- [WHAT YOU HAVE TO DO]: Up to and including the line that contains "return graph, where", write out each line of the material from its first line, exactly.

## start

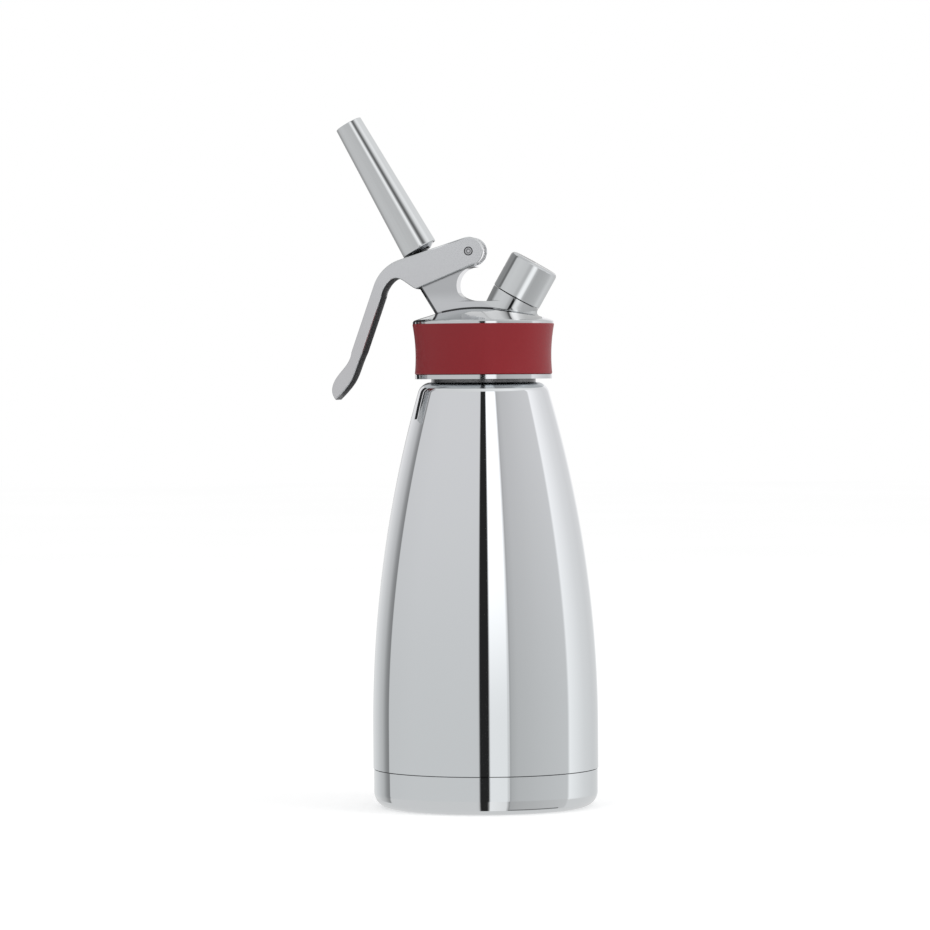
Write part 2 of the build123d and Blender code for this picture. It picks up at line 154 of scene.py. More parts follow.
def emptyFinish(name):
    finish = bpy.data.materials.new(name)
    finish.use_nodes = True
    graph = Graph(finish.node_tree)
    graph.made = finish
    return graph, graph.node("ShaderNodeTexCoord", output="Object")


def newFinish(name, colour, **extra):
    graph, where = emptyFinish(name)
    graph.shader = graph.tree.nodes.new("ShaderNodeBsdfPrincipled")
    for socket, value in {"Base Color": (*colour, 1), "Metallic": 1.0, **extra}.items():
        graph.shader.inputs[socket].default_value = value
    graph.show("ShaderNodeOutputMaterial", Wire(graph, graph.shader.outputs[0]))
    return graph, where


def dressed(graph, colour, rough, normal=None):
    for socket, wire in (("Base Color", colour), ("Roughness", rough), ("Normal", normal)):
        if wire is not None:
            graph.tree.links.new(wire.socket, graph.shader.inputs[socket])
    return graph.made


def tinted(graph, colour, change, noise):
    # a little lighter and darker by a noise
    dark = [c * (1 - change) for c in colour]
    light = [min(1.0, c * (1 + change)) for c in colour]
    return graph.mixColour(noise, dark, light)


def bumped(graph, height, strength, distance):
    return graph.node("ShaderNodeBump", {"Height": height, "Strength": strength, "Distance": distance})


def cornerShaded(graph, colour, distance, low=0.5, high=0.8, floor=0.08, highlightShare=None):
    # painted shade: corners and gaps, found by an occlusion test, are painted dark, except where the highlight
    # share given to it keeps them light
    dark = [floor * c for c in (0.78, 0.80, 0.82)]
    around = graph.node("ShaderNodeAmbientOcclusion", {"Distance": distance}, {"samples": 6}, 1)
    shadeMix = graph.smooth(around, low, high)
    if highlightShare is not None:
        shadeMix = shadeMix.most(highlightShare)
    return graph.mixColour(shadeMix, dark, colour)


steelColour = (0.755, 0.776, 0.790)

# shell and base, buffed bright
mirrorBuff = {"roughness": 0.02, "smear": 0.04, "ripple": 0.00005, "gap": 0.0035, "shade": (0.12, 0.75, 0.36)}


def mirrorSteel():
    graph, where = newFinish("mirrorSteel", steelColour)
    haze = graph.noise(where, 9.0, 4.0)
    ring = graph.node("ShaderNodeMapping", {"Vector": where, "Scale": (6.0, 6.0, 420.0)})
    lines = graph.noise(ring, 1.0, 2.0)      # faint polishing rings
    steel = tinted(graph, steelColour, 0.012, haze)
    # painted shade: darker in gaps and corners
    colour = cornerShaded(graph, steel, mirrorBuff["gap"], *mirrorBuff["shade"])
    rough = mirrorBuff["roughness"] + mirrorBuff["smear"] * graph.smooth(haze, 0.35, 0.75) * 0.5 + lines * 0.012
    wave = graph.noise(where, 14.0, 1.0)
    return dressed(graph, colour, rough, bumped(graph, wave, 0.25, mirrorBuff["ripple"]))


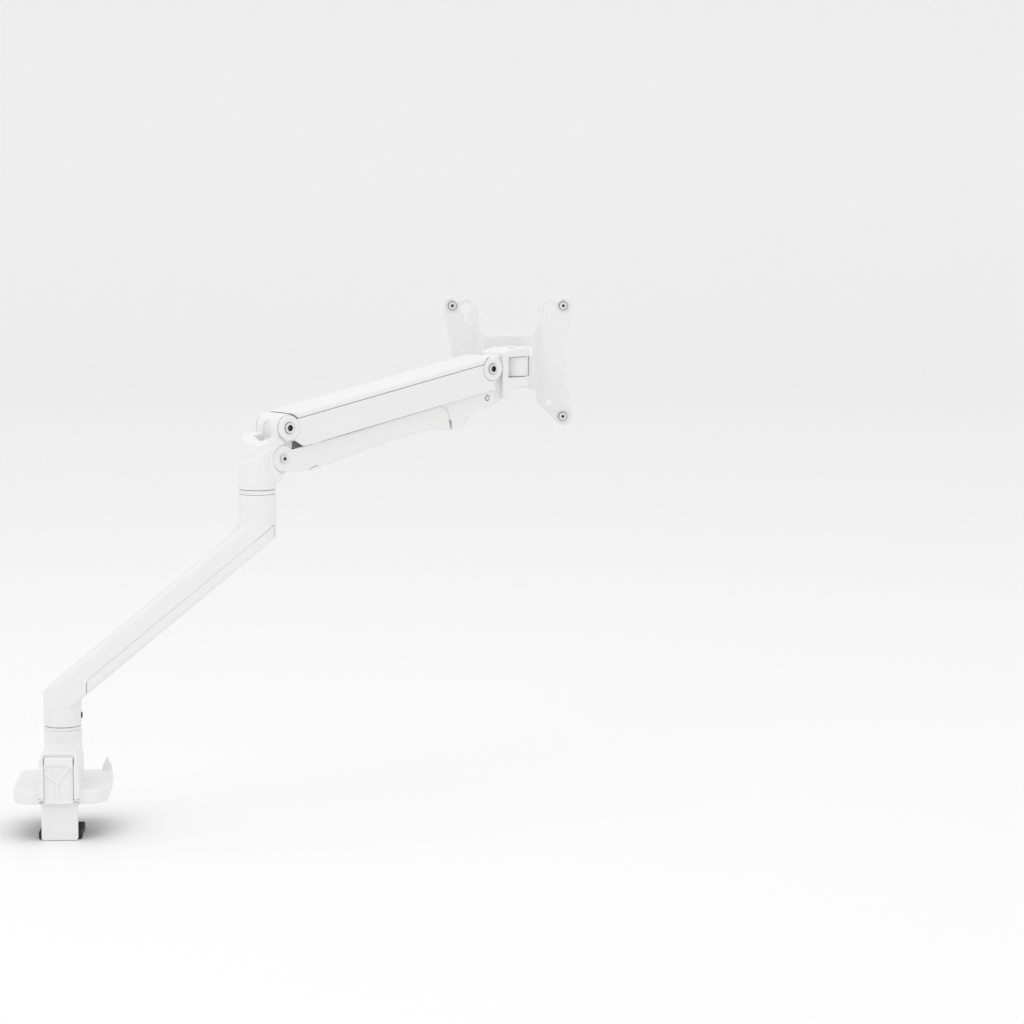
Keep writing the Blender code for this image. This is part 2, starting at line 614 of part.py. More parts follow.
def pivot_set(name, parent, x):
    """An axle through the link with a cap and a screw at each end."""
    axle = rod(AXLE_RADIUS, -15.4 * MM, 15.4 * MM, (x, 0, 0), "Y")
    axle = mesh_object(f"{name}_axle", axle, parent, "zinc")
    cut(axle, rod(1.9 * MM, -30 * MM, 30 * MM, (x, 0, 0), "Y", 12))
    for side, sign in (("near", -1), ("far", 1)):
        low = WALL_OUTER - 1.2 * MM + GAP
        high = WALL_OUTER + 0.5 * MM
        cap = turned([(4.9 * MM, low), (CAP_RADIUS, low), (CAP_RADIUS, high - 0.4 * MM),
                      (CAP_RADIUS - 0.4 * MM, high), (4.9 * MM, high)], (0, 0, 0), "Y", 24)
        turn = Matrix.Translation((x, 0, 0)) @ Matrix.Rotation(0 if sign > 0 else math.pi, 4, "Z")
        bmesh.ops.transform(cap, matrix=turn, verts=cap.verts)
        mesh_object(f"{name}_cap_{side}", cap, parent, "white_plastic")
        place = (x, sign * (WALL_OUTER - 1.2 * MM + GAP), 0)
        socket_screw(f"{name}_screw_{side}", parent, place, sign, 4.6 * MM, 2.2 * MM, 1.6 * MM, 6 * MM)


def spring_pieces(parent):
    """The counterbalance: a coil between two seats on a rod, in the link's channel."""
    z = -6 * MM
    first, last, turns, coil, wire = 44 * MM, 168 * MM, 12, 7.2 * MM, 1.1 * MM
    spring = bpy.data.curves.new("counter_spring", "CURVE")
    spring.dimensions = "3D"
    spring.bevel_depth = wire
    spring.bevel_resolution = 1
    spring.use_fill_caps = True
    line = spring.splines.new("POLY")
    count = turns * 10 + 1
    line.points.add(count - 1)
    for index in range(count):
        part = index / (count - 1)
        angle = math.tau * turns * part
        x = first + (last - first) * part
        line.points[index].co = (x, coil * math.cos(angle), z + coil * math.sin(angle), 1)
    spring.materials.append(MATERIALS["dark_steel"])
    item = bpy.data.objects.new("counter_spring", spring)
    item.parent = parent
    bpy.context.scene.collection.objects.link(item)

    mesh_object("spring_rod", rod(2.4 * MM, 30 * MM, 186 * MM, (0, 0, z), "X", 16), parent, "zinc")
    for name, low in (("spring_seat", first - 6 * MM), ("spring_slider", last + 1.5 * MM)):
        seat = box((low, -9 * MM, z - 8 * MM), (low + 4.5 * MM, 9 * MM, z + 8 * MM), 1 * MM, 1)
        seat = mesh_object(name, seat, parent, "dark_steel")
        cut(seat, rod(2.4 * MM + GAP, 0, 0.3, (0, 0, z), "X", 16))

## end

- [COMPLETED TASK]:
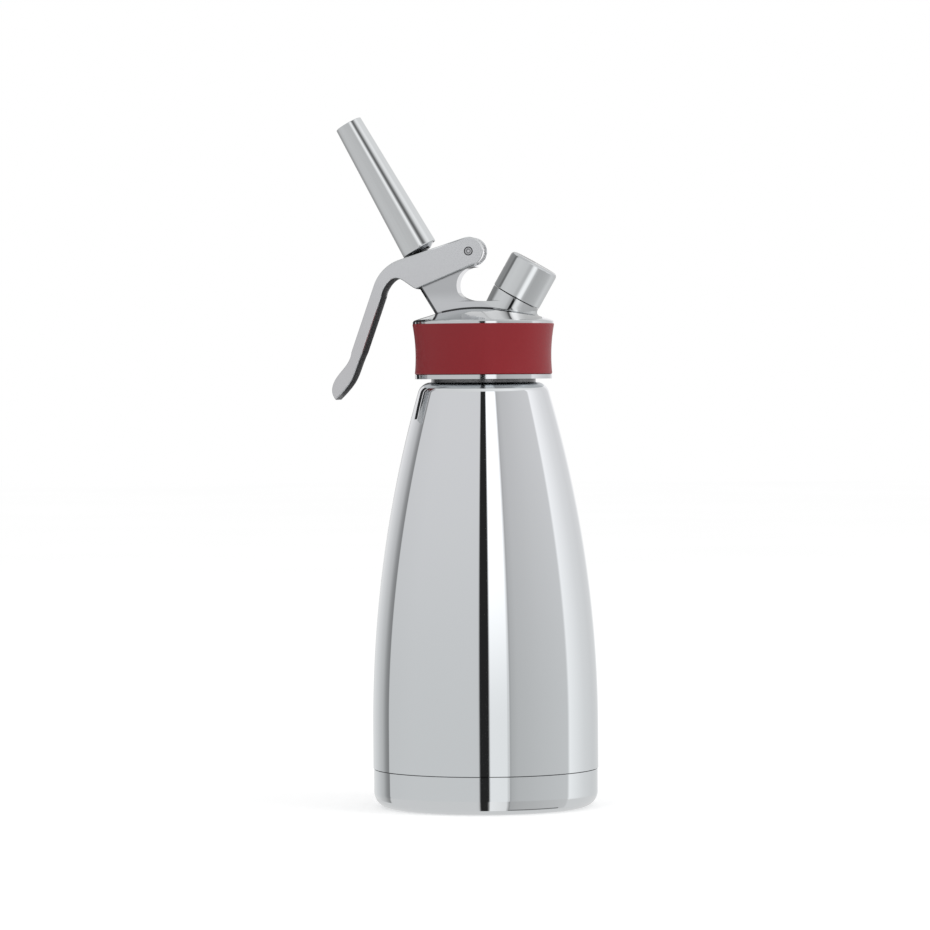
Write part 2 of the build123d and Blender code for this picture. It picks up at line 154 of scene.py. More parts follow.
def emptyFinish(name):
    finish = bpy.data.materials.new(name)
    finish.use_nodes = True
    graph = Graph(finish.node_tree)
    graph.made = finish
    return graph, graph.node("ShaderNodeTexCoord", output="Object")


def newFinish(name, colour, **extra):
    graph, where = emptyFinish(name)
    graph.shader = graph.tree.nodes.new("ShaderNodeBsdfPrincipled")
    for socket, value in {"Base Color": (*colour, 1), "Metallic": 1.0, **extra}.items():
        graph.shader.inputs[socket].default_value = value
    graph.show("ShaderNodeOutputMaterial", Wire(graph, graph.shader.outputs[0]))
    return graph, where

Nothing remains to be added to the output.